ABC News' Amy Walter (@amyewalter) reports:
COLUMBIA, S.C. — In a graduation speech Saturday morning at the University of South Carolina, former U.S. Ambassador to China and potential 2012 Republican presidential candidate Jon Huntsman tried his best to look like a cool, young dad instead of a traditional politician.
He kicked off his remarks to the 1,150 graduates by thanking the university's president, Dr. Harris Pastides, for an introduction that "made me sound pretty cool."
Huntsman then went on to recount his time as a young man playing in the rock band "Wizard" noting that he once had Rod Stewart-like hair and "I wouldn't wear anything but super skinny jeans."
He ended his remarks with a reference to Ben Folds, a musician who was popular when most of the graduates were in diapers. He ended his speech by telling the soon to be grads "never forget to rock and roll."
But the former ambassador and Utah governor also addressed more weighty matters, including the issue that both Republicans and Democrats appear intent on using against him if he launches a White House bid — his service in the administration of a president he may now be seeking to run against.
"Work to keep America great. Serve her if asked. I was, by a president of a different political party," Huntsman said. "But in the end, while we might not all be of one party, we are all part of one nation — a nation that needs your generational gift, energy and confidence."

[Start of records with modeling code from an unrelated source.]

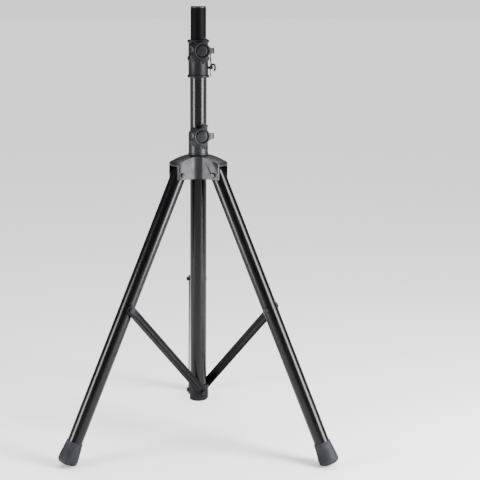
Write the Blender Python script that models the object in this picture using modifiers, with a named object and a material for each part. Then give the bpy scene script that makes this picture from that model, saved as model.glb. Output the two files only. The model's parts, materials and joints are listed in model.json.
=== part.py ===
"""Speaker tripod stand: telescoping mast on a sliding three-leg hub with folding braces.

Metres, +Z up. The object stands on the floor at z = 0, with its origin at the middle of its
footprint. Everything is worked out from the sizes below, around the mast's axis.
"""
from math import asin, cos, pi, radians, sin, sqrt

import bmesh
import bpy
from mathutils import Matrix, Vector

# ---- driving dimensions -------------------------------------------------------------------
GAP = 0.0003                 # clearance between two pieces that touch
SLIDE_GAP = 0.0003           # radial clearance of a sliding tube

POLE_R = 0.0175              # upper pole, the 35 mm size that speaker sockets take
LEG_R = 0.0175               # leg tube
POLE_WALL = 0.0015
TUBE_WALL = 0.0012           # lower tube, which the pole slides in
LEG_WALL = 0.0015
POLE_LENGTH = 0.845
POLE_SHOWN = 0.074           # how far the pole and its cap stand above the top collar
CAP_THICK = 0.004
CAP_PLUG = 0.018             # length of a cap's plug inside its tube

LEG_ANGLE = radians(24.6)    # legs from the vertical when they are spread
LEG_LENGTH = 0.69712           # from the hub pivot to the end of the foot
LEG_ABOVE_PIVOT = 0.006
FIRST_LEG = radians(-30.0)   # azimuth of the first leg
LEG_COUNT = 3

PIVOT_OUT = 0.051            # leg pivots from the mast's axis
BRACE_ON_LEG = 0.325         # brace pivot from the leg's hub pivot, along the leg
BRACE_LENGTH = 0.2917        # between the brace's pivots
BRACE_WIDTH = 0.021
BRACE_THICK = 0.003
BRACE_STANDOFF = 0.0016      # a brace's inner face clear of the thicker of the leg and the mast

HUB_PAST_PIVOT = 0.017       # hub's outer edge beyond the leg pivots
HUB_DOME_R = 0.136
HUB_BELOW_PIVOT = 0.0105
HUB_ABOVE_PIVOT = 0.0420     # hub pivot to the top of the dome
HUB_EDGE = 0.005
CHEEK = 0.0042               # thickness of a hub cheek beside its leg
LEG_SIDE_GAP = 0.0006
SLOT_BEHIND_LEG = 0.002
WEB_FILLET = 0.022
BUSH_WALL = 0.0016

COLLAR_WALL = 0.0031
COLLAR_RIB = 0.0025
HUB_COLLAR_HEIGHT = 0.0520
TOP_COLLAR_HEIGHT = 0.0850
TOP_COLLAR_SEAT = 0.0290     # part of the top collar above the lower tube's end
TOP_COLLAR_ABOVE_HUB = 0.1230  # free tube between the two collars
BOSS_R = 0.0095
BOSS_LENGTH = 0.0106         # clamp boss beyond its collar
HUB_KNOB_BELOW_TOP = 0.0060   # knob axis below its collar's upper edge
TOP_KNOB_BELOW_TOP = 0.0235

KNOB_AZIMUTH = radians(-80.0)
KNOB_R = 0.0290
KNOB_LOBES = 5
KNOB_VALLEY_R = 0.0185
KNOB_SCALLOP_R = 0.0115
KNOB_THICK = 0.0150
SCREW_R = 0.0040

PIN_R = 0.0032
PIN_ABOVE_BOTTOM = 0.0220    # lock pin from the top collar's lower edge
PIN_HEAD_GAP = 0.0015        # lock pin's flange clear of the collar's rib
PIN_HEAD_LENGTH = 0.0136
PIN_HEAD_R = 0.0075
PIN_FLANGE_R = 0.0095
PIN_FLANGE = 0.0030
PIN_AZIMUTH = radians(0.0)

BOLT_R = 0.0030
BOLT_HEAD_R = 0.0062
BOLT_HEAD = 0.0035
NUT_R = 0.0058
NUT_HEIGHT = 0.0045
SPACER_R = 0.0080

BRACKET_WALL = 0.0045
BRACKET_ABOVE_PIN = 0.0160
BRACKET_BELOW_PIN = 0.0220
BRACKET_FLOOR = 0.0070
BRACKET_EDGE = 0.0060

FOOT_WALL = 0.0020           # rubber around the leg at the foot's mouth
FOOT_FLARE = 0.0033
FOOT_LENGTH = 0.0520
FOOT_WIDEST = 0.0160         # above the sole
FOOT_END = 0.0120
FOOT_EDGE = 0.0090

ROUND = 32                   # sides of a tube
SMALL = 12                   # sides of a bolt

# ---- worked out ---------------------------------------------------------------------------
TUBE_R = POLE_R + SLIDE_GAP + TUBE_WALL
FOOT_TOP_R = LEG_R + FOOT_WALL
FOOT_R = FOOT_TOP_R + FOOT_FLARE
BRACE_SIDE = max(LEG_R, TUBE_R) + BRACE_STANDOFF  # from the leg's middle plane
HUB_R = PIVOT_OUT + HUB_PAST_PIVOT
PIVOT_Z = (LEG_LENGTH - FOOT_EDGE) * cos(LEG_ANGLE) + (FOOT_R - FOOT_EDGE) * sin(LEG_ANGLE) + FOOT_EDGE
BRACE_TOP_OUT = PIVOT_OUT + BRACE_ON_LEG * sin(LEG_ANGLE)
BRACE_TOP_Z = PIVOT_Z - BRACE_ON_LEG * cos(LEG_ANGLE)
BRACE_ANGLE = asin(BRACE_TOP_OUT / BRACE_LENGTH)
BRACE_LOW_Z = BRACE_TOP_Z - BRACE_LENGTH * cos(BRACE_ANGLE)
HUB_TOP_Z = PIVOT_Z + HUB_ABOVE_PIVOT
HUB_LOW_Z = PIVOT_Z - HUB_BELOW_PIVOT
HUB_COLLAR_Z = HUB_TOP_Z + GAP
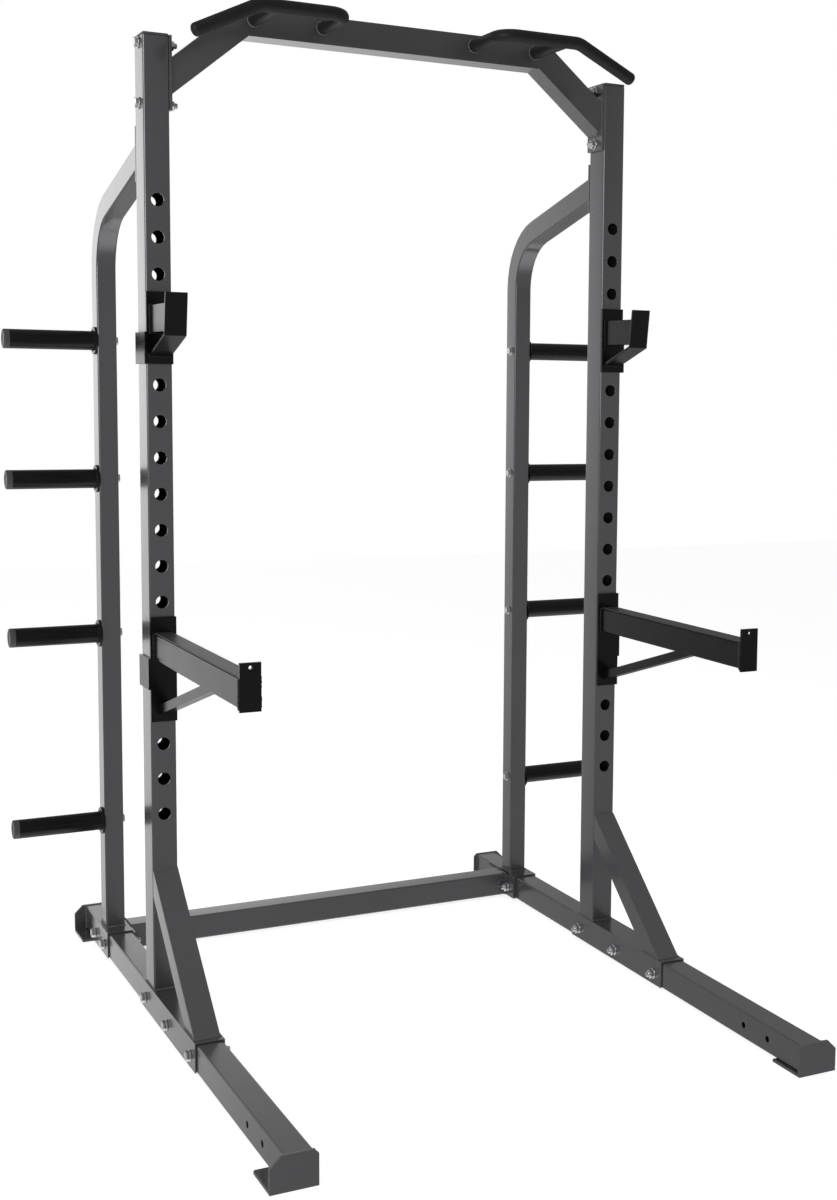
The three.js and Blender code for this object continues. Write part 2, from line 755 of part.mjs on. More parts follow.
/** Bent grip on two stems, in front of the pull-up bar. */
function gripPiece(side) {
  const face = -pullupBar.depth / 2 - FIT;
  const stemHeight = pullupBottom + pullupBar.height / 2;
  const barHeight = stemHeight + grip.rise;
  const lineY = face - grip.reach;
  const outer = straightHalf - grip.outerInset;
  const inner = outer - grip.stemSpacing;
  const forward = vector(0, -1, 0);
  const outward = vector(side, 0, 0);
  const wing = THREE.MathUtils.degToRad(grip.wingAngle);
  const drop = vector(side * Math.cos(wing), 0, -Math.sin(wing));
  const section = new THREE.Shape().absarc(0, 0, grip.diameter / 2, 0, Math.PI * 2);
  const start = vector(side * inner, face, barHeight);
  const corner = vector(side * inner, lineY + grip.cornerRadius, barHeight);
  const knee = vector(side * (outer + grip.wingPast), lineY, barHeight);
  const kneeBend = bendStations(knee, outward, drop, grip.wingRadius, 4);
  const tip = kneeBend.at(-1).point.clone().addScaledVector(drop, grip.wingLength);
  const stations = [
    { point: start, direction: forward },
    ...bendStations(corner, forward, outward, grip.cornerRadius, 8),
    ...kneeBend,
    { point: tip, direction: drop },
  ];
  const stem = rod('y', grip.diameter, face, lineY, { x: side * outer, z: barHeight });
  return join(sweep(section, stations, 6), stem);
}

// ---------------------------------------------------------------- assembly

const rack = new THREE.Group();

for (const [label, side] of [
  ['left', -1],
  ['right', 1],
]) {
  const group = new THREE.Group();
  group.position.x = side * halfSpacing;
  const add = (name, finish, body) => group.add(mesh(`${name}_${label}`, finish, body));

  add('base_rail', 'frame', baseRail());
  add('foot_front', 'frame', railFoot(side, -1));
  add('foot_rear', 'frame', railFoot(side, 1));
  add('front_saddle', 'frame', saddle(-frontSaddle.front, frontSaddle.rear, frontSaddle.wall, frontBoltPlaces));
  const rearHalf = rearSaddle.length / 2;
  const rearFront = rearSaddle.centre - rearHalf;
  add('rear_saddle', 'frame', saddle(rearFront, rearSaddle.centre + rearHalf, rearSaddle.wall, rearBoltPlaces));
  add('front_upright', 'frame', uprightTube());
  add('upright_cap', 'plastic', uprightCap());
  add('front_brace', 'frame', bracePiece());
  add('rear_post', 'frame', rearPostPiece());

  peg.heights.forEach((height, index) => {
    const piece = mesh(`plate_peg_${index + 1}_${label}`, 'black', pegPiece());
    piece.rotation.z = (-side * Math.PI) / 2;
    piece.position.set(side * (rearPost.width / 2 + FIT), rearPost.centre, height);
    group.add(piece);
  });

  add('hook_pin', 'zinc', bracketPin(holeHeight(hook.holeIndex)));
  add('bar_hook', 'black', hookPiece(side));
  add('arm_pin', 'zinc', bracketPin(holeHeight(arm.holeIndex)));
  add('spotter_arm', 'black', armPiece(side));
  add('arm_liner', 'black', armLiner());

  frontBoltPlaces.forEach((y, index) => {
    group.add(mesh(`front_base_bolt_${index + 1}_${label}`, 'zinc', baseBolt(side, y, 0)));
  });
  rearBoltPlaces.forEach((y, index) => {
    const flange = crossBeam.flange + FIT;
    group.add(mesh(`rear_base_bolt_${index + 1}_${label}`, 'zinc', baseBolt(side, y, flange)));
  });
  pullupBoltHeights.forEach((z, index) => {
    const inside = -side * (uprightSide + FIT + pullupBar.plate);
    const body = throughBolt('x', side * uprightSide, inside, { y: 0, z });
    group.add(mesh(`pullup_bolt_${index + 1}_${label}`, 'zinc', body));
  });
  postBoltHeights().forEach((z, index) => {
    const body = throughBolt('y', postFlangeBack, upright.depth / 2 - upright.wall, { x: 0, z });
    group.add(mesh(`post_bolt_${index + 1}_${label}`, 'zinc', body));
  });
  rack.add(group);
  rack.add(mesh(`pullup_grip_${label}`, 'rubber', gripPiece(side)));
}

rack.add(mesh('cross_beam', 'frame', crossBeamPiece()));
rack.add(mesh('pullup_bar', 'frame', pullupBarPiece()));

// The origin is on the floor, midway between the two ends of the feet.
rack.position.y = (rail.frontReach - rail.rearReach) / 2;

export default rack;
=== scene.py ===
"""Visual model of a free-standing half rack: painted steel tubes, bolted joints, welds, hooks and arms."""

import logging
import math
from dataclasses import dataclass, field
from enum import Enum
from typing import Iterable, Sequence

import bmesh
import bpy
from mathutils import Matrix, Vector


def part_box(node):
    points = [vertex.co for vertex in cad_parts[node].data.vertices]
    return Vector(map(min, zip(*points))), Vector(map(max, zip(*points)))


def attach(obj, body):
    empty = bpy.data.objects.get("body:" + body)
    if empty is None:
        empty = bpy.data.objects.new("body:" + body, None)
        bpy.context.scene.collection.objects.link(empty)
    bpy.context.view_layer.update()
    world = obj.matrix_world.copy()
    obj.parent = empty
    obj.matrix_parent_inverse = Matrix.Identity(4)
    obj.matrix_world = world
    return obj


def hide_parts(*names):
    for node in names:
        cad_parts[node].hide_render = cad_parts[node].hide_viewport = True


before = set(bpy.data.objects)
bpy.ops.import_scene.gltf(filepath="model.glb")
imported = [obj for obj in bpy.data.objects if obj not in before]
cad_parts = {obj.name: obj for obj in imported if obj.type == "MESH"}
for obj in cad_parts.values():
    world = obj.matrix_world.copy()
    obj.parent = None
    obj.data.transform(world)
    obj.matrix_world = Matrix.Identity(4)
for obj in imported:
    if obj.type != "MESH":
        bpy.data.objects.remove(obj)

LOG = logging.getLogger("rack")
MM = 0.001
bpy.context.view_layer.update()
INSIDE = "inside"
WHITE = (1.0, 1.0, 1.0, 1.0)
# near-black painted shade for the faces inside tube bores
BORE_SHADE_COLOUR = (0.012, 0.012, 0.012)
TURNED_CREASE = 30.0
GRIP_CREASE = 40.0
RGB = tuple[float, float, float]
Point = tuple[float, float, float]
Pair = tuple[float, float]
Profile = list[Pair]
Piece = bpy.types.Object


# ---- shader writing


class Wire:
    """A node's socket that takes part in Python arithmetic."""

    def __init__(self, sheet: "NodeSheet", socket: bpy.types.NodeSocket) -> None:
        """Wraps one output socket of a sheet."""
        self.sheet = sheet
        self.socket = socket

    def _math(self, operation: str, first: "Wire | float", second: "Wire | float") -> "Wire":
        """Adds one Math node and returns its result."""
        return self.sheet.node("ShaderNodeMath", {"operation": operation}, {0: first, 1: second})

    def __add__(self, other: "Wire | float") -> "Wire":
        """self + other."""
        return self._math("ADD", self, other)

    __radd__ = __add__

    def __mul__(self, other: "Wire | float") -> "Wire":
        """self * other."""
        return self._math("MULTIPLY", self, other)

    __rmul__ = __mul__

    def __sub__(self, other: "Wire | float") -> "Wire":
        """self - other."""
        return self._math("SUBTRACT", self, other)

    def __rsub__(self, other: "Wire | float") -> "Wire":
        """other - self."""
        return self._math("SUBTRACT", other, self)

    def __gt__(self, other: "Wire | float") -> "Wire":
        """1 where self is above other, else 0."""
        return self._math("GREATER_THAN", self, other)


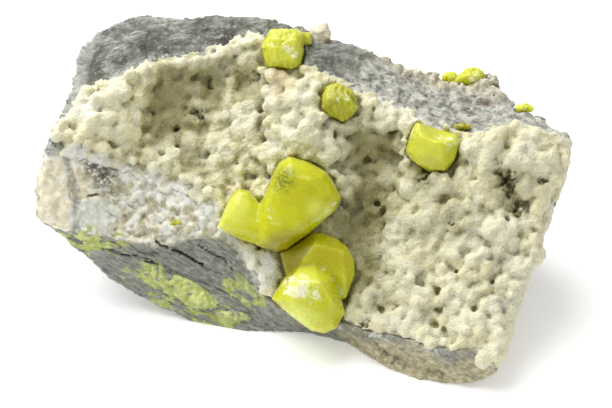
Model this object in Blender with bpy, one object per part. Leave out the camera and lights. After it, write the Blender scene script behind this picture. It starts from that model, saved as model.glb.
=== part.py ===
"""Native sulfur crystals on a block of crusted limestone: the solid model.

Run it with blender --background --python part.py, or from Blender's text editor.
The tables below are in millimetres, and the meshes are in metres, +Z up. The block
lies along X with its drusy face towards -Y, and stands on its flat base at Z = 0.
"""

import math

import bmesh
import bpy
from mathutils import Matrix, Vector, noise

MM = 0.001
GAP = 0.3  # clearance between neighbouring pieces

# ---------------------------------------------------------------- block: long edges
# Each line runs along the block as {x: (y, z)}.
FOOT = {  # lowest front edge
    -56: (-14, 18), -48: (-17, 13.5), -40: (-18.5, 8), -30: (-19.5, 2.4), -20: (-19.8, 0.3),
    -8: (-19.5, 0), 4: (-16.5, 0), 14: (-17.5, 0.6), 24: (-23, 0.6), 32: (-25, 0), 42: (-24.5, 0),
    50: (-24, 1), 56: (-21, 4),
}
LIP = {  # where the drusy face meets the broken underside
    -56: (-22, 24), -48: (-22, 22.5), -40: (-17.6, 19.5), -30: (-15.5, 17.2), -20: (-11.5, 19),
    -12: (-10.8, 15.5), -5: (-16.5, 9), 4: (-19.5, 7), 14: (-20.5, 6.8), 24: (-21.7, 7.2),
    34: (-22.8, 8.2), 44: (-23.8, 8), 52: (-23, 8.3), 56: (-21, 9.5),
}
RIDGE = {  # top of the drusy face
    -56: (5, 40.5), -48: (7, 42.5), -40: (11.5, 44), -30: (17.5, 47.2), -20: (22, 49.7),
    -12: (21, 49.2), -5: (18.3, 47), 4: (16.2, 43.7), 14: (15.9, 41.4), 26: (14.3, 38.6),
    36: (15.2, 38.6), 46: (17.6, 40), 56: (18.5, 38),
}
BACK_EDGE = {  # rear of the top face
    -56: (20, 45.5), -48: (26, 47.8), -36: (29.5, 48.7), -20: (29.3, 50), -8: (28.8, 49.8),
    4: (28.6, 47.8), 16: (27.6, 44), 30: (31, 42.2), 38: (28, 42), 48: (22.6, 39.8), 56: (20.5, 36.5),
}
BACK = {  # furthest line of the rear face
    -56: (21, 31), -44: (31, 27), -24: (34.5, 25), 0: (34, 22), 20: (34.5, 21), 36: (33, 20),
    48: (28, 20), 56: (22, 21),
}
HEEL = {  # rear edge of the base
    -56: (14, 20), -46: (22, 9), -34: (27, 2.5), -24: (27.5, 0), 0: (26, 0), 20: (27, 0),
    36: (25, 0), 46: (20, 1.5), 56: (14, 8),
}
BLOCK_ENDS = (-54.5, 55)
END_CAPS = ((-2.2, 0.84), (0.8, 0.88))  # each broken end: how far it stands out, and its size
LEAN_LENGTH = 30  # length at each end over which the sections lean
RIGHT_EDGE = {  # x of the right end at each height: it slopes in downwards, with a notch
    0: 49, 7: 50, 14: 51.5, 21: 54.5, 25: 55, 27: 52.5, 30: 56, 38: 57.5, 44: 56,
}
LEFT_CORNER = 3.5  # how far the upper front corner of the left end is set in
LEFT_CORNER_Z, LEFT_CORNER_Y = (36, 42), (24, 8)  # it sets in upwards, and towards the front
UNDERCUT_FROM, RIGHT_UNDERCUT = 17, 0.18  # slope of the right end's rear part, inwards

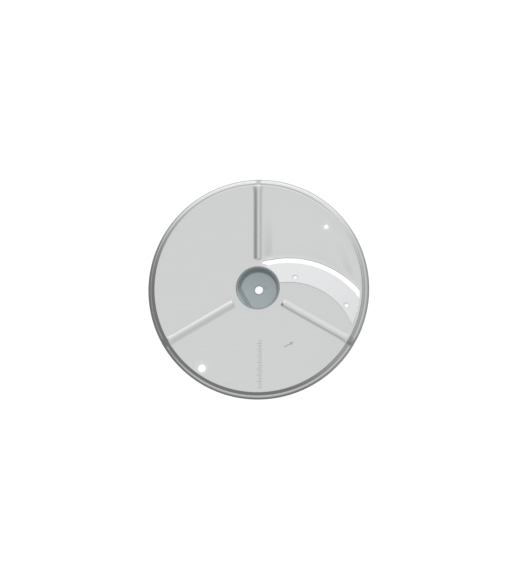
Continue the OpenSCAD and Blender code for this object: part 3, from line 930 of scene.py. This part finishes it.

It was a coming out party of sorts for the former ambassador. Just a week since returning stateside from his posting in China, Huntsman made his public debut to South Carolina voters, about a dozen national political reporters and even to his own aides, many of whom have been working on his non-campaign in his absence for a few months now.
That he chose South Carolina and a graduation ceremony is notable. South Carolina, of course, is one of the four early primary states, and a graduation ceremony, instead of a traditional political event, allowed him to define himself as a person and not just a politician. He offered up some biographical highlights, noting that he met his wife in high school where both held part time jobs at a Marie Callender's restaurant.
Even so, the South Carolina primary doesn't seem like a natural fit for Huntsman, whose moderate record on issues like cap-and trade-and civil unions for gay couples are not likely to sit well with the evangelical conservative electorate here.
The debate over America's relationship with China is also going to be something Huntsman is going to have navigate. China was often used as a boogeyman during the 2010 election cycle and potential candidates like Donald Trump have made China's "currency manipulation" a major talking point in speeches to GOP-oriented groups.
"There are many in China who think their time has come, that America's best days are over. And, there are probably some in this country who have lost confidence and think that China is the next big thing," Huntsman said, previewing how he plans to handle the issue. "But these people aren't seeing things from my earlier vantage point of 10,000 miles away. The way I saw it from overseas, America's passion remains as strong today as ever."
Huntsman has wasted no time jump-starting the preparations for a potential presidential bid. In fact, several key supporters, including veterans of Sen. John McCain's 2008 presidential operation, had already formed a kind of campaign-in-waiting by the time Huntsman touched down in the U.S. last week.
On Tuesday Huntsman set up a federal political action committee, "H PAC." A spokesman for the PAC, Tim Miller, said it was “an organizational step that will allow him to travel the country, discuss issues that are important to him, and support Republican candidates.”
Over the course of the past week Huntsman has been in Washington, DC and in New York City meeting with advisers, potential donors, elected officials and Republican party leaders.
Later this month, he will travel to New Hampshire to deliver another commencement speech, that one at Southern New Hampshire University. And in June, Huntsman plans to take part in a Republican Leadership Conference event in New Orleans, a gathering that is shaping up to be a major GOP cattle call that will include several other potential presidential candidates.
"Things are moving pretty quickly," he told reporters in South Carolina on Friday after a meeting with the state's new Republican Gov. Nikki Haley. "Whatever timeline one is looking at can't be more than a couple months."
Despite the fact that a pack of DC-based reporters were hungry for a chance to speak to him, Huntsman was ferried out of the building immediately following Saturday morning's ceremony. Instead of stopping by the South Carolina GOP convention which is going on down the street, Huntsman was headed about 100 miles south to Charleston for what his aides said were "private meetings."